With the rise of conscious consumerism, people around the world have started to embrace mindfulness in all aspects of life, including what they buy. And the beauty industry is no exception.
Slow beauty has come as a welcome change to the industry (you can see our thoughts on that here), and according to trend consultancy WGSN, beauty routines and products in the post-pandemic era are being reshaped by a demand for products and businesses practices that prioritise consumer wellness and actively improve the world.
In other words, there is now a demand for purpose driven business.
You may already know how we feel about trends here at MV – and if not, you can read more about here – but purpose driven business is one that we can get behind.
What is purpose driven business?
Scholars note that industry, consumer and academic interest in brand purpose has increased substantially in the last decade and ‘purpose’ has been considered to be imperative to business success.1 While the term ‘purpose driven business’ is thrown around a lot, in its simplest form it is often defined as a reason to exist beyond making a profit.

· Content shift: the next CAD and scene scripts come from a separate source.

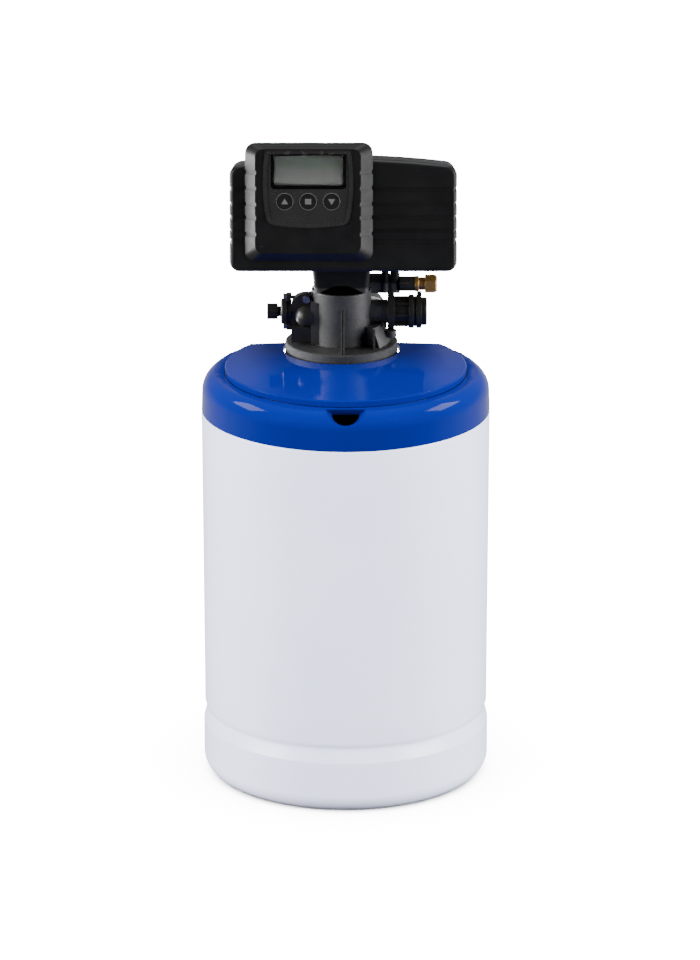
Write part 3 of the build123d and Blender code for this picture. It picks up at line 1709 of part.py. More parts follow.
valve_nodes = {
    "top_strainer": top_strainer(),
    "valve_body": valve_body(),
    "neck_seal": neck_seal(),
    "seal_cage": seal_cage(),
    "piston": piston(),
    "piston_rod": piston_rod(),
    "end_plug": end_plug(),
    "injector_body": injector_body(),
    "injector_nozzle": injector_nozzle(),
    "injector_screws": injector_screws(),
    "mixing_bonnet": mixing_bonnet(),
    "mixing_knob": mixing_knob(),
    "drain_housing": drain_housing(),
    "drain_tube": drain_tube(),
    "drain_cap": drain_cap(),
    "flow_washer": flow_washer(),
    "brine_valve_body": brine_valve_body(),
    "brine_sleeve": brine_sleeve(),
    "brine_stem": brine_stem(),
    "brine_fitting": brine_fitting(),
    "brine_nut": brine_nut(),
    "inlet_tailpiece": tailpiece(port_places()[0]),
    "outlet_tailpiece": tailpiece(port_places()[1]),
    "port_clips": port_clips(),
    "meter_carrier": meter_carrier(),
    "meter_turbine": meter_turbine(),
    "head_frame": head_frame(),
    "head_cover": head_cover(),
    "rear_cover": rear_cover(),
    "power_inlet": power_inlet(),
    "display_bezel": display_bezel(),
    "display_panel": display_panel(),
    "lcd_window": lcd_window(),
    "lcd_module": lcd_module(),
    "circuit_board": circuit_board(),
    "up_button": push_button(button_places()[0]),
    "set_button": push_button(button_places()[1]),
    "down_button": push_button(button_places()[2]),
    "drive_motor": drive_motor(),
    "motor_pinion": motor_pinion(),
    "main_gear": main_gear(),
    "brine_gear": brine_gear(),
}
for name, solid in valve_nodes.items():
    nodes[name] = Pos(valve_x, valve_y, neck_top) * solid

os.makedirs("parts", exist_ok=True)
for name, solid in nodes.items():
    export_step(solid, "parts/" + name + ".step")
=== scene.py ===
import bpy
import bmesh
import json
from math import cos, pi, radians, sin, tau
from mathutils import Matrix, Vector


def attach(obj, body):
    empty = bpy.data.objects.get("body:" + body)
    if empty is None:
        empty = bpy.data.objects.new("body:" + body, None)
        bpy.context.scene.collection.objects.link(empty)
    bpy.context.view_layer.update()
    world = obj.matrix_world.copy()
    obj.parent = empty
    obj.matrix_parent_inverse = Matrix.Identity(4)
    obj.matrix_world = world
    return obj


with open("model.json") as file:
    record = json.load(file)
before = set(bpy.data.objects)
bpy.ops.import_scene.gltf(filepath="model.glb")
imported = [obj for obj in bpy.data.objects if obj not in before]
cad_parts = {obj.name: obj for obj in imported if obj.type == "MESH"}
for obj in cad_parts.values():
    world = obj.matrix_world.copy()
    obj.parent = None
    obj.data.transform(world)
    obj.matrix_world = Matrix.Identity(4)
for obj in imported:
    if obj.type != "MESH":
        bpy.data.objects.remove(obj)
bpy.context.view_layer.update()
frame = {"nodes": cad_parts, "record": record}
nodes = frame["nodes"]
MM = 0.001

# Camera, at the photograph's angle

target = Vector((0.00383, 0.0, 0.2696))
rise = radians(18.2)
distance = 6.0
lens_mm = 252.4
sensor_mm = 36.0
clip_end = 50.0

camera = bpy.data.objects.new("camera", bpy.data.cameras.new("camera"))
bpy.context.scene.collection.objects.link(camera)
camera.location = target + distance * Vector((0.0, -cos(rise), sin(rise)))
camera.rotation_euler = (radians(90) - rise, 0.0, 0.0)
camera.data.lens = lens_mm
camera.data.sensor_width = sensor_mm
camera.data.clip_end = clip_end
bpy.context.scene.camera = camera


# Node helpers

def material(name):
    """An empty node material: (material, nodes, links, shader)."""
    made = bpy.data.materials.new(name)
    made.use_nodes = True
    tree = made.node_tree
    return made, tree.nodes, tree.links, tree.nodes["Principled BSDF"]


def place_of(tree):
    """Object coordinates in metres."""
    return tree.new("ShaderNodeTexCoord").outputs["Object"]


def noise(tree, links, source, scale, detail=3.0, rough=0.5, stretch=(1.0, 1.0, 1.0)):
    """Noise of the given scale (per metre), stretched along the axes."""
    mapping = tree.new("ShaderNodeMapping")
    mapping.inputs["Scale"].default_value = stretch
    links.new(source, mapping.inputs["Vector"])
    node = tree.new("ShaderNodeTexNoise")
    node.inputs["Scale"].default_value = scale
    node.inputs["Detail"].default_value = detail
    node.inputs["Roughness"].default_value = rough
    links.new(mapping.outputs["Vector"], node.inputs["Vector"])
    return node.outputs["Fac"]


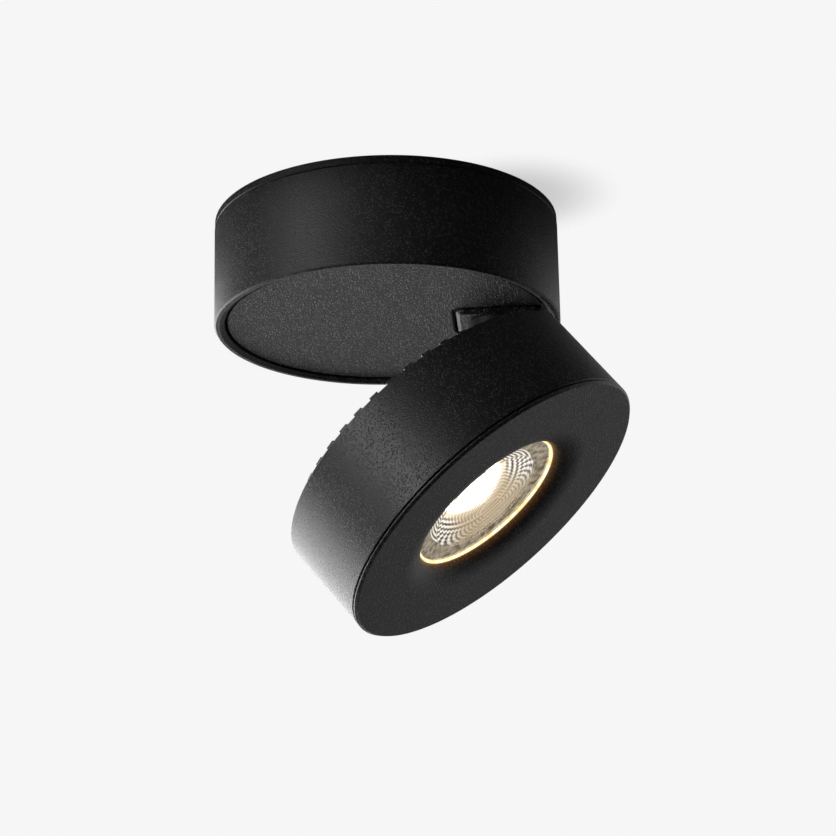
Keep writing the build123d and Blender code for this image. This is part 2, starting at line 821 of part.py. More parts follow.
def make_head_housing():
    shell = turned([
        (head_bore, head_front_z), (head_radius - head_front_edge, head_front_z),
        (head_radius, head_front_z + head_front_edge), (head_radius, back_z - head_back_edge),
        (head_radius - head_back_edge, back_z), (head_radius - back_rim_width, back_z),
        (head_radius - back_rim_width, back_z - rib_depth), (0, back_z - rib_depth),
        (0, pedestal_z), (pedestal_radius, pedestal_z), (pedestal_radius, floor_z), (head_bore, floor_z),
    ])
    shell += rod(rib_inner_radius, back_z - rib_depth, back_z)
    shell += make_ribs()
    pad = block(pad_start, head_radius - back_rim_width / 2, pad_half_width, back_z - rib_depth, back_z)
    arm_room = block(pad_start, 2 * head_radius, pad_half_width, back_z, back_z + 2 * rib_rise)
    shell += pad
    shell -= arm_room
    foot_z = back_z - bracket_depth
    foot_half_width = bracket_half_width + press_gap
    shell -= block(bracket_start - press_gap, bracket_end() + loose_gap, foot_half_width, foot_z, back_z)
    shell -= block(bracket_end(), 2 * head_radius, pin_reach() + loose_gap, foot_z, back_z)
    for side in (-1, 1):
        place = Pos(bracket_screw_x, side * bracket_screw_y, 0)
        shell += place * rod(bracket_post_radius, back_z - bracket_screw_length - bracket_post_floor, floor_z)
        shell -= place * rod(bracket_screw_radius + press_gap, back_z - bracket_screw_length, back_z)
    shell -= Pos(lead_hole_x, 0, 0) * rod(lead_hole_radius, floor_z, back_z)
    for side in (-1, 1):
        place = Pos(side * holder_screw_x, 0, 0)
        shell -= place * rod(holder_screw_radius + press_gap, pedestal_z, pedestal_z + holder_screw_bite)
    return folded_to_head(shell)


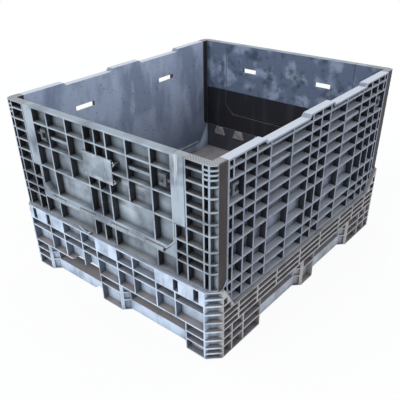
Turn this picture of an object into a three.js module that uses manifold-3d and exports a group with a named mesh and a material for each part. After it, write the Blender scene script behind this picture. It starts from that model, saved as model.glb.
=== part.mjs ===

We like to think of it as business done better.
There are various aspects a brand can focus on in its purpose including sustainability and circularity, inclusive campaigns and media representation, and social justice and welfare issues, to name a few. Purpose driven businesses drive change in both consumer sentiment and behaviour, as well as in their broader industry at large.
But, it can be difficult for everyday consumers to identify is a brand is purpose driven, especially as many brands try to retroactively become purpose driven (rather than having a clear purpose from early on in their development) to try and capitalise on this trend.
How to identity brand purpose
There are several ways to identify if a brand is purpose driven and if so, understand what they consider to be their purpose.
For example, some brands will publicise what they call a ‘mission statement’ which communicates their purpose, objective and how they plan to enact it. Some might also call this their company or brand vision.
You can also consider who the brand is targeting with their products, and the kind of language they use in their campaigns and communication with their audience.
Another more obvious way is identifying what initiatives the brand is taking part in, if any, to support people, animals or the environment (or all three).
What purpose looks like at MV
Here at MV, we built our brand to be purpose driven right from the get go – well before it was a trend. Purpose is at our core in several ways.
Empowering – we refuse to use the term anti-ageing and instead prefer ageless beauty. As Sharon always explains to her clients; ageing is a natural part of life and – most importantly – a privilege;
Environmentally conscious – we consider our impact and are mindful of our practices. For example, we opt for primarily aluminium bottles over glass, because they not only protect the active plant-compounds from exposure to light degradation, but they’re also 100% recyclable as a ‘closed loop product’ which means that it can be recycled infinitely (bonus fact: did you know it requires 90% less energy to recycle aluminium than it does glass; more on our environment ethos here);
Socially conscious – we have partnered with a fantastic charity, Every Little Bit Helps who receive skincare donations and send care packages to those in need;
Purpose has always been our core here at MV – it’s also in our name! MV stands for ‘My Vision My Values’ – and we like to think that what we do, is more than skin deep.
1 Hajdas, M. and Kłeczek, R., (2021), ‘The real purpose of purpose-driven branding: consumer empowerment and social transformations’, Journal of Brand Management, 28, pp.359-373.